--- Supplied information ---
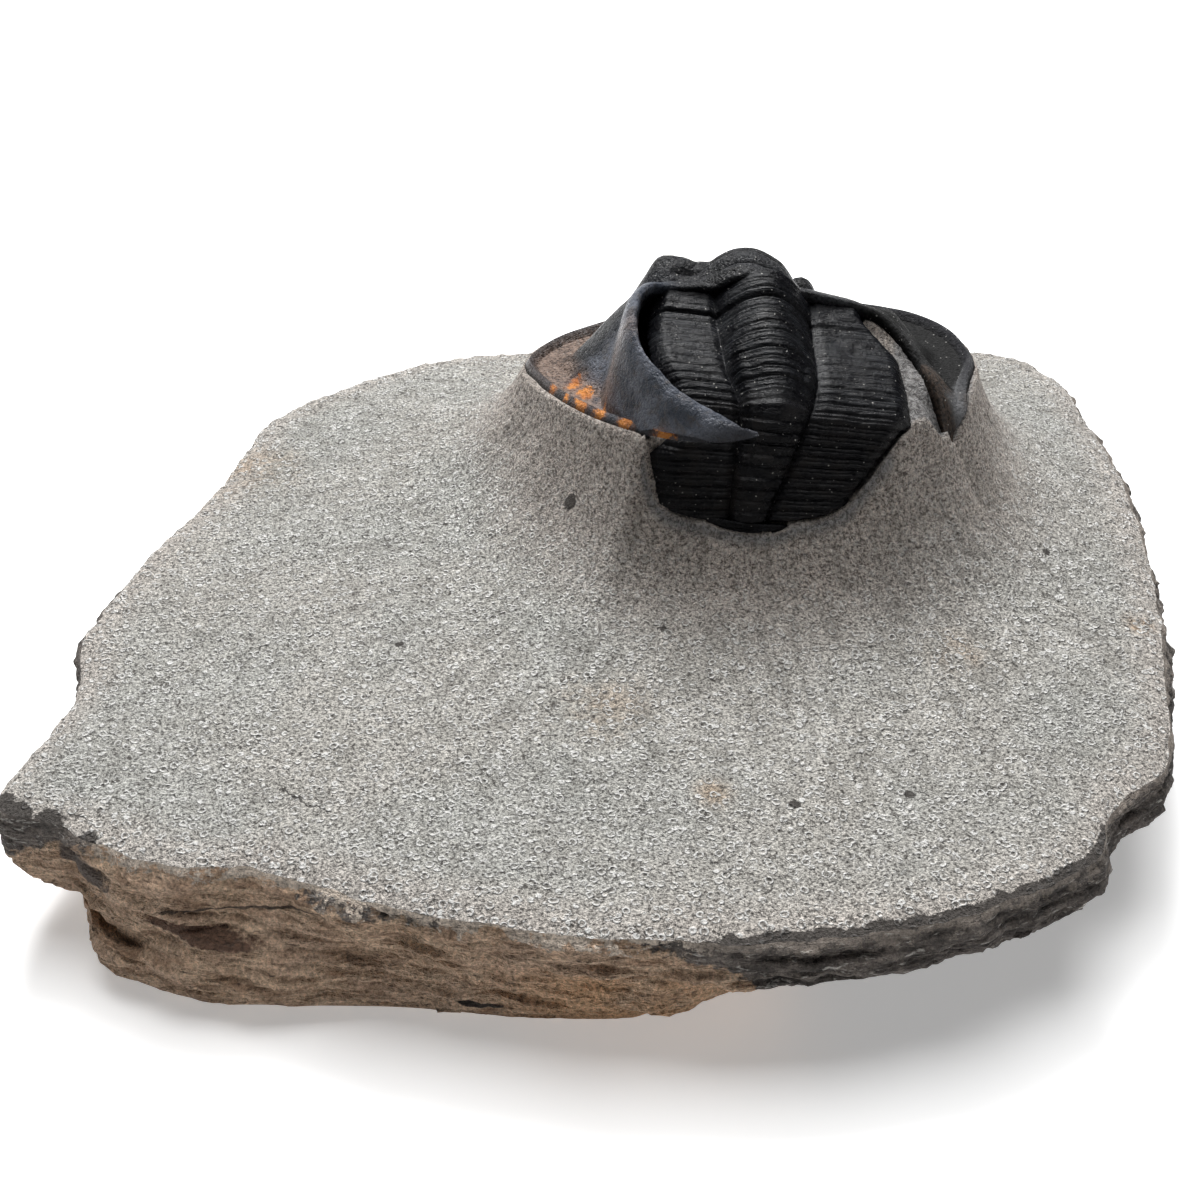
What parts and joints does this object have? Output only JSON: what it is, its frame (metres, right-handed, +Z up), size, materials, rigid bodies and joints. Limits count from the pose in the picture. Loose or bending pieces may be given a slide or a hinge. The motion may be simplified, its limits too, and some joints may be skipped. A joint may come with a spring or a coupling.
{
  "type": "fossil harpes trilobite",
  "caption": "Arched fossil trilobite with a horseshoe-brimmed head shield, on a concave mound of its limestone matrix block.",
  "frame": {"origin": "middle of the box around the object, on the plane that the flat foot of the block rests on", "axes": "+X to the animal's right, across the block; +Y forwards, from the tail to the head; +Z up"},
  "size_m": [0.0974, 0.0892, 0.0368],
  "materials": {
    "limestone": "dull, pale grey where it was prepared, brown and dark grey where it broke",
    "head_shell": "matte blue-grey calcite shell with brown and orange iron stains",
    "body_shell": "glossy black calcite shell"
  },
  "bodies": {
    "root": {"matrix_rock": "limestone", "cephalon": "head_shell", "thorax": "body_shell", "pygidium": "body_shell"}
  },
  "joints": []
}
---
Problem description
From the data above, extract every line in its exact form.

Output of the task
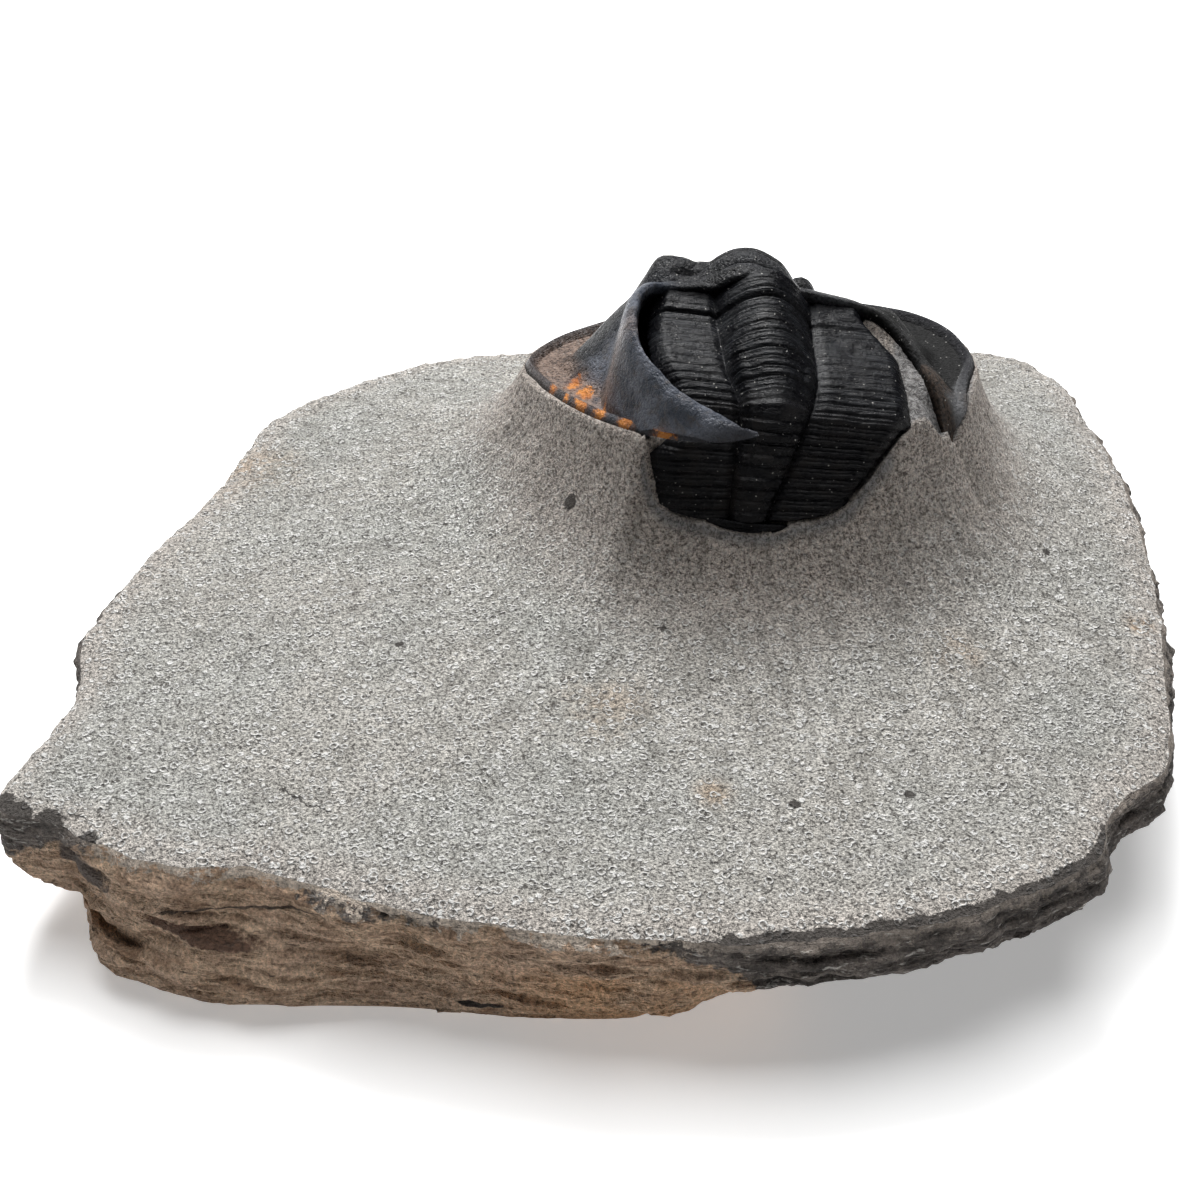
What parts and joints does this object have? Output only JSON: what it is, its frame (metres, right-handed, +Z up), size, materials, rigid bodies and joints. Limits count from the pose in the picture. Loose or bending pieces may be given a slide or a hinge. The motion may be simplified, its limits too, and some joints may be skipped. A joint may come with a spring or a coupling.
{
  "type": "fossil harpes trilobite",
  "caption": "Arched fossil trilobite with a horseshoe-brimmed head shield, on a concave mound of its limestone matrix block.",
  "frame": {"origin": "middle of the box around the object, on the plane that the flat foot of the block rests on", "axes": "+X to the animal's right, across the block; +Y forwards, from the tail to the head; +Z up"},
  "size_m": [0.0974, 0.0892, 0.0368],
  "materials": {
    "limestone": "dull, pale grey where it was prepared, brown and dark grey where it broke",
    "head_shell": "matte blue-grey calcite shell with brown and orange iron stains",
    "body_shell": "glossy black calcite shell"
  },
  "bodies": {
    "root": {"matrix_rock": "limestone", "cephalon": "head_shell", "thorax": "body_shell", "pygidium": "body_shell"}
  },
  "joints": []
}